Object modeling scripts
+++

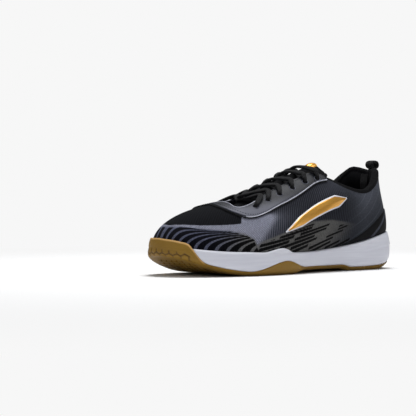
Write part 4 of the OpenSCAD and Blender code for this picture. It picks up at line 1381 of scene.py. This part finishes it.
def make_backdrop():
    """White for the camera, and a faint cool light for everything else."""
    world = bpy.data.worlds.new("studio")
    bpy.context.scene.world = world
    world.use_nodes = True
    tree = world.node_tree
    light = tree.nodes["Background"]
    light.inputs["Color"].default_value = (0.93, 0.96, 1.0, 1)
    light.inputs["Strength"].default_value = 0.22
    seen = tree.nodes.new("ShaderNodeBackground")
    seen.inputs["Color"].default_value = PALE
    path = tree.nodes.new("ShaderNodeLightPath")
    blend = tree.nodes.new("ShaderNodeMixShader")
    tree.links.new(path.outputs["Is Camera Ray"], blend.inputs[0])
    tree.links.new(light.outputs[0], blend.inputs[1])
    tree.links.new(seen.outputs[0], blend.inputs[2])
    tree.links.new(blend.outputs[0], tree.nodes["World Output"].inputs[0])


def softbox(name, place_at, size, power, tint=(1, 1, 1)):
    data = bpy.data.lights.new(name, "AREA")
    data.shape, data.size, data.energy, data.color = "SQUARE", size, power, tint
    lamp = in_scene(name, data)
    lamp.location = place_at
    lamp.rotation_euler = (Vector((0, 0, 0.05)) - Vector(place_at)).to_track_quat("-Z", "Y").to_euler()


def make_camera():
    """Low beside the toe on the outer side, aimed a little past the shoe to set it right of centre."""
    azimuth, elevation, away = 46.0, 1.0, 1.5
    aim_left, aim_up = 2.56, 0.49
    target = Vector((-0.0023, -0.0006, 0.050))
    a, e = math.radians(azimuth), math.radians(elevation)
    back = Vector((math.sin(a) * math.cos(e), -math.cos(a) * math.cos(e), math.sin(e)))
    data = bpy.data.cameras.new("camera")
    data.sensor_width, data.lens = 36.0, 131.3654
    camera = in_scene("camera", data)
    camera.location = target + back * away
    camera.rotation_euler = (math.radians(90 - elevation + aim_up), 0, math.radians(azimuth + aim_left))
    bpy.context.scene.camera = camera


def make_studio():
    bpy.context.scene.view_settings.view_transform = "Standard"
    make_backdrop()
    make_floor()
    softbox("overhead", (-0.1, 0.15, 1.35), 0.7, 21.5)
    softbox("front_left", (-0.3, -1.5, 0.9), 0.8, 4, (1, 0.98, 0.95))
    softbox("camera_side", (1.5, -0.5, 0.9), 0.9, 5, (0.97, 0.98, 1))


build_shoe()
dress_hidden_parts()
make_camera()
make_studio()
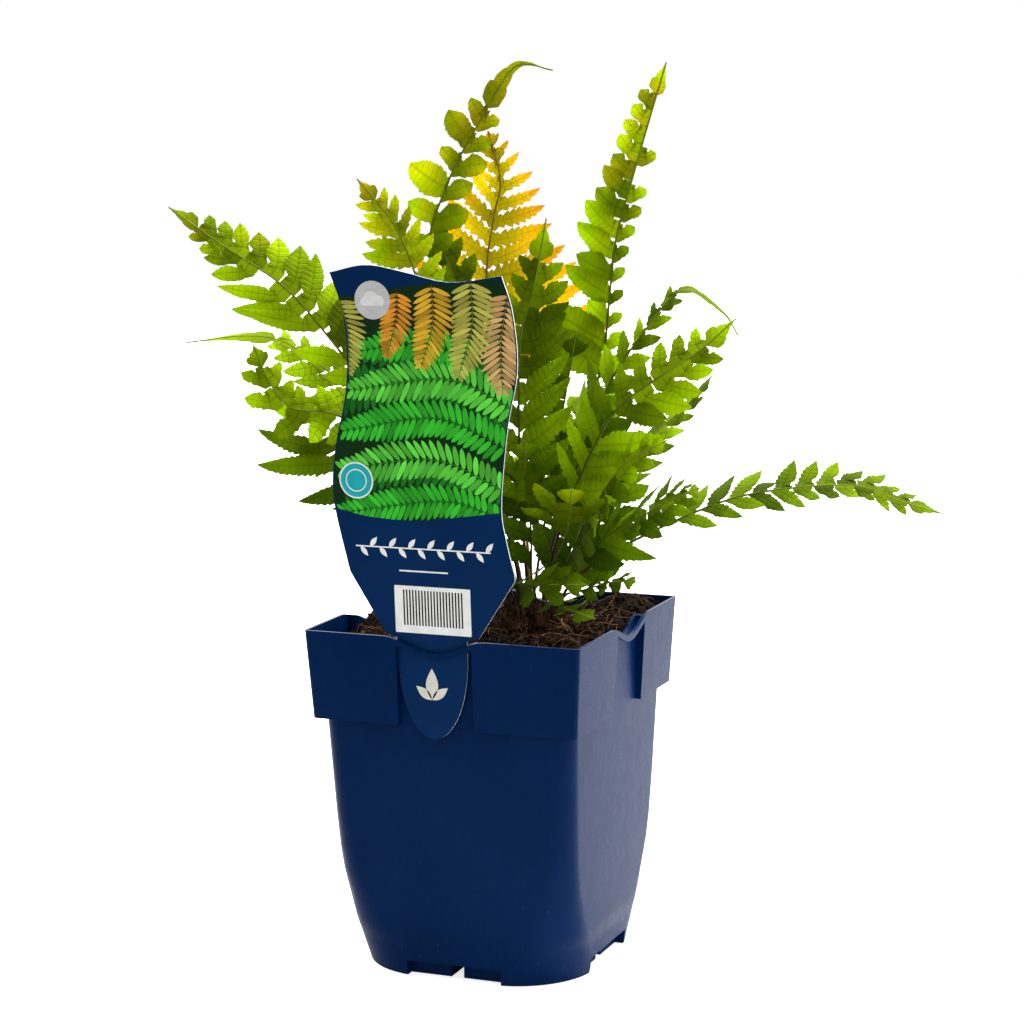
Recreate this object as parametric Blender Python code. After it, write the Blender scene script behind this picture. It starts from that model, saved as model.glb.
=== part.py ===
"""Autumn fern in a square nursery pot of peat, with its plant label.

The driving sizes below are in millimetres, and add_solid turns them into Blender's metres.
+Z is up, -Y is the front, and the origin is the middle of the pot's underside, where it stands.
"""

import math

import bpy
import numpy as np
from mathutils import Vector
from mathutils.bvhtree import BVHTree
from mathutils.geometry import tessellate_polygon

MM = 0.001
CLEARANCE = 0.3  # between two pieces that touch
OVERSHOOT = 5.0  # how far a cutter reaches past what it cuts

# Pot: a moulded square pot, 130 mm across the rim, whose corners grow rounder towards the foot.
POT_HEIGHT = 157.0
POT_WALL = 1.4
CORNER_STEPS = 4
# Height, half width across the flats and corner radius, from the foot to the collar's underside.
BODY_SECTIONS = ((0.0, 53.6, 36.0), (18.0, 55.2, 27.0), (33.0, 56.0, 20.0), (57.0, 57.2, 12.0),
                 (117.0, 59.5, 8.0))
COLLAR_HEIGHT = 40.0
COLLAR_HALF_FOOT = 62.6
COLLAR_HALF_RIM = 65.0
COLLAR_CORNER = 2.2
FLOOR = 1.6

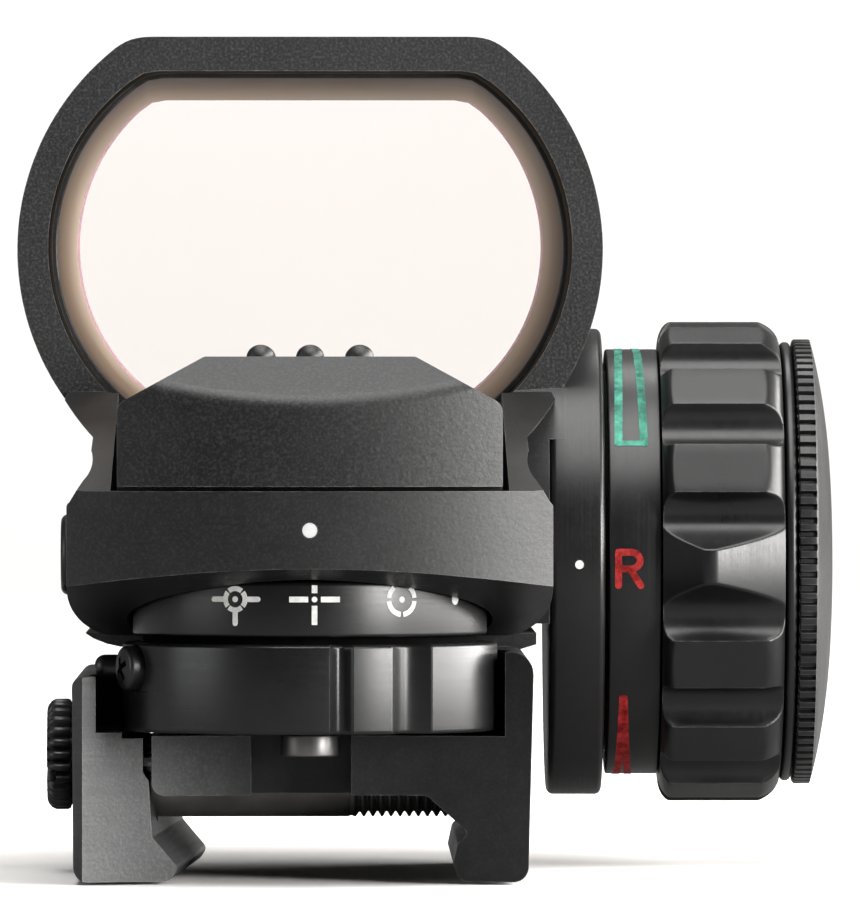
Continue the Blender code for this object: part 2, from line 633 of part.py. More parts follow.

+++

* _EXERCISE GOAL_
Extract each entry in full, exactly as given.

* _RIGHT ANSWER_
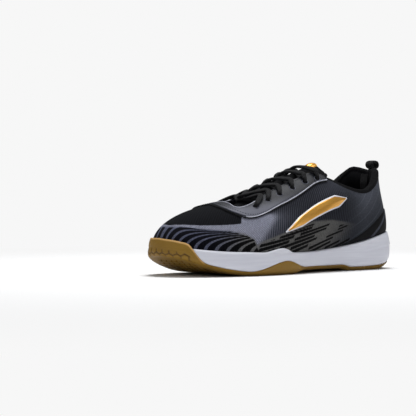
Write part 4 of the OpenSCAD and Blender code for this picture. It picks up at line 1381 of scene.py. This part finishes it.
def make_backdrop():
    """White for the camera, and a faint cool light for everything else."""
    world = bpy.data.worlds.new("studio")
    bpy.context.scene.world = world
    world.use_nodes = True
    tree = world.node_tree
    light = tree.nodes["Background"]
    light.inputs["Color"].default_value = (0.93, 0.96, 1.0, 1)
    light.inputs["Strength"].default_value = 0.22
    seen = tree.nodes.new("ShaderNodeBackground")
    seen.inputs["Color"].default_value = PALE
    path = tree.nodes.new("ShaderNodeLightPath")
    blend = tree.nodes.new("ShaderNodeMixShader")
    tree.links.new(path.outputs["Is Camera Ray"], blend.inputs[0])
    tree.links.new(light.outputs[0], blend.inputs[1])
    tree.links.new(seen.outputs[0], blend.inputs[2])
    tree.links.new(blend.outputs[0], tree.nodes["World Output"].inputs[0])


def softbox(name, place_at, size, power, tint=(1, 1, 1)):
    data = bpy.data.lights.new(name, "AREA")
    data.shape, data.size, data.energy, data.color = "SQUARE", size, power, tint
    lamp = in_scene(name, data)
    lamp.location = place_at
    lamp.rotation_euler = (Vector((0, 0, 0.05)) - Vector(place_at)).to_track_quat("-Z", "Y").to_euler()


def make_camera():
    """Low beside the toe on the outer side, aimed a little past the shoe to set it right of centre."""
    azimuth, elevation, away = 46.0, 1.0, 1.5
    aim_left, aim_up = 2.56, 0.49
    target = Vector((-0.0023, -0.0006, 0.050))
    a, e = math.radians(azimuth), math.radians(elevation)
    back = Vector((math.sin(a) * math.cos(e), -math.cos(a) * math.cos(e), math.sin(e)))
    data = bpy.data.cameras.new("camera")
    data.sensor_width, data.lens = 36.0, 131.3654
    camera = in_scene("camera", data)
    camera.location = target + back * away
    camera.rotation_euler = (math.radians(90 - elevation + aim_up), 0, math.radians(azimuth + aim_left))
    bpy.context.scene.camera = camera


def make_studio():
    bpy.context.scene.view_settings.view_transform = "Standard"
    make_backdrop()
    make_floor()
    softbox("overhead", (-0.1, 0.15, 1.35), 0.7, 21.5)
    softbox("front_left", (-0.3, -1.5, 0.9), 0.8, 4, (1, 0.98, 0.95))
    softbox("camera_side", (1.5, -0.5, 0.9), 0.9, 5, (0.97, 0.98, 1))


build_shoe()
dress_hidden_parts()
make_camera()
make_studio()
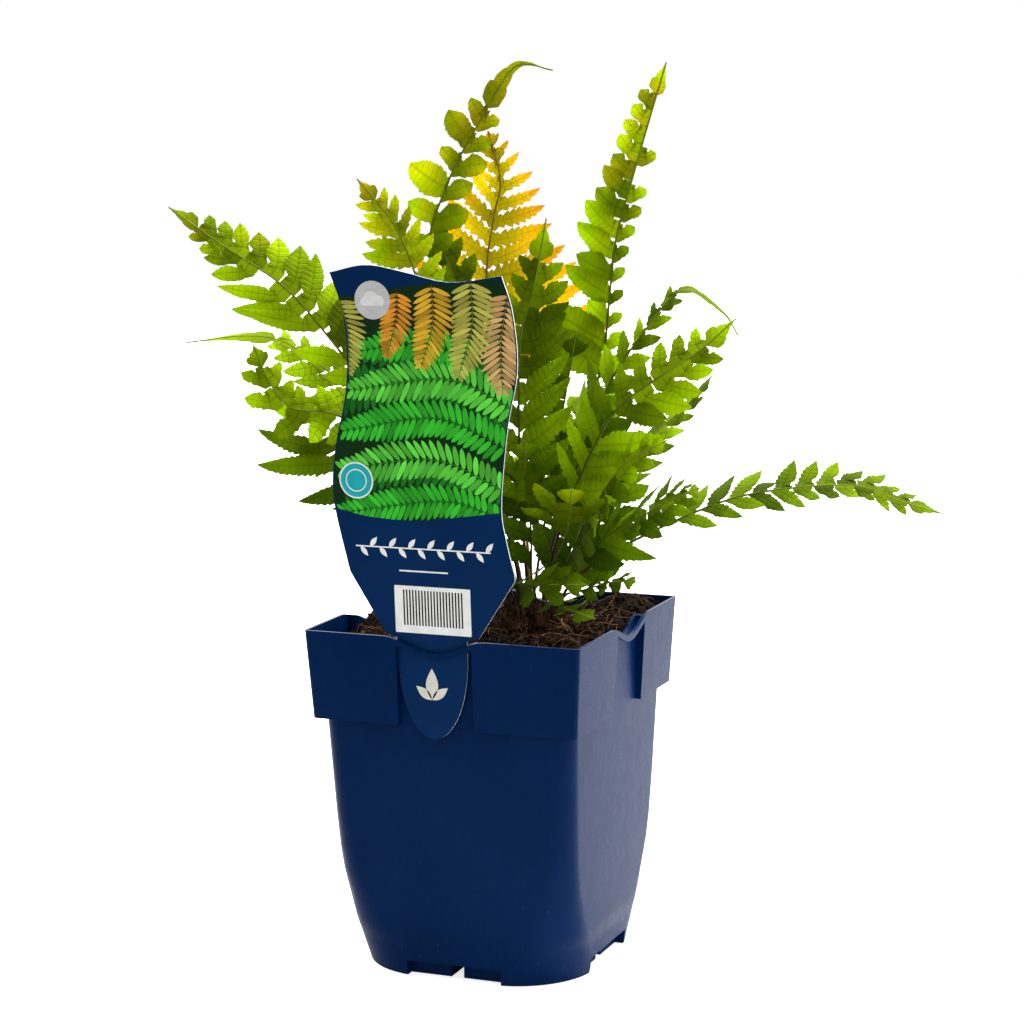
Recreate this object as parametric Blender Python code. After it, write the Blender scene script behind this picture. It starts from that model, saved as model.glb.
=== part.py ===
"""Autumn fern in a square nursery pot of peat, with its plant label.

The driving sizes below are in millimetres, and add_solid turns them into Blender's metres.
+Z is up, -Y is the front, and the origin is the middle of the pot's underside, where it stands.
"""

import math

import bpy
import numpy as np
from mathutils import Vector
from mathutils.bvhtree import BVHTree
from mathutils.geometry import tessellate_polygon

MM = 0.001
CLEARANCE = 0.3  # between two pieces that touch
OVERSHOOT = 5.0  # how far a cutter reaches past what it cuts

# Pot: a moulded square pot, 130 mm across the rim, whose corners grow rounder towards the foot.
POT_HEIGHT = 157.0
POT_WALL = 1.4
CORNER_STEPS = 4
# Height, half width across the flats and corner radius, from the foot to the collar's underside.
BODY_SECTIONS = ((0.0, 53.6, 36.0), (18.0, 55.2, 27.0), (33.0, 56.0, 20.0), (57.0, 57.2, 12.0),
                 (117.0, 59.5, 8.0))
COLLAR_HEIGHT = 40.0
COLLAR_HALF_FOOT = 62.6
COLLAR_HALF_RIM = 65.0
COLLAR_CORNER = 2.2
FLOOR = 1.6

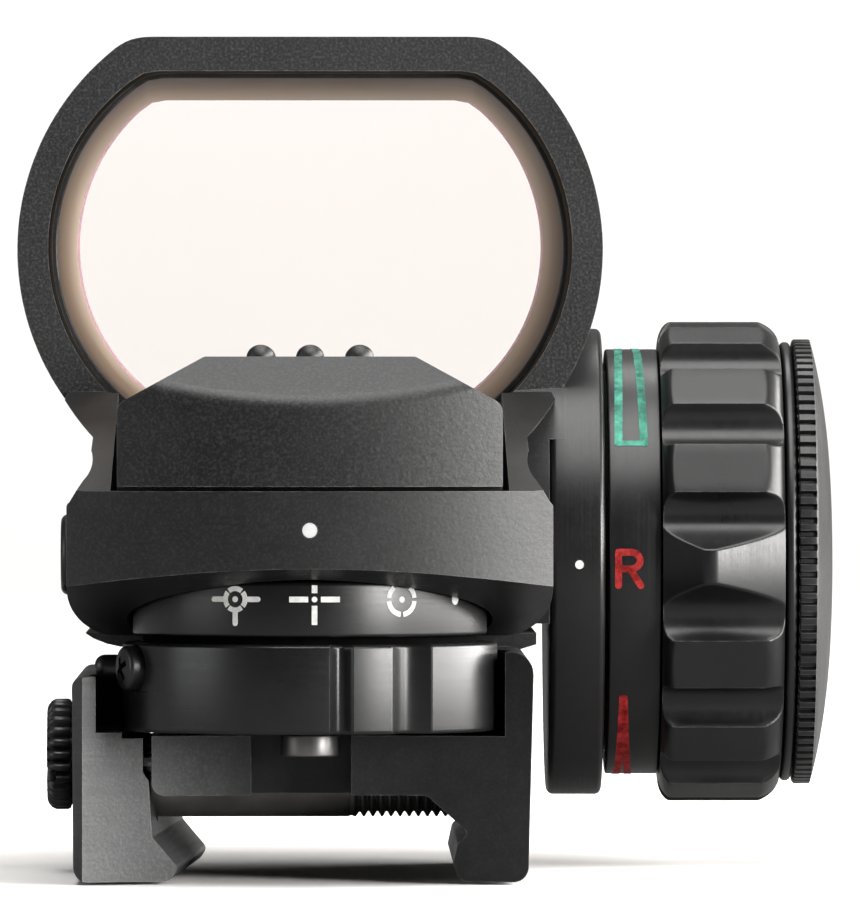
Continue the Blender code for this object: part 2, from line 633 of part.py. More parts follow.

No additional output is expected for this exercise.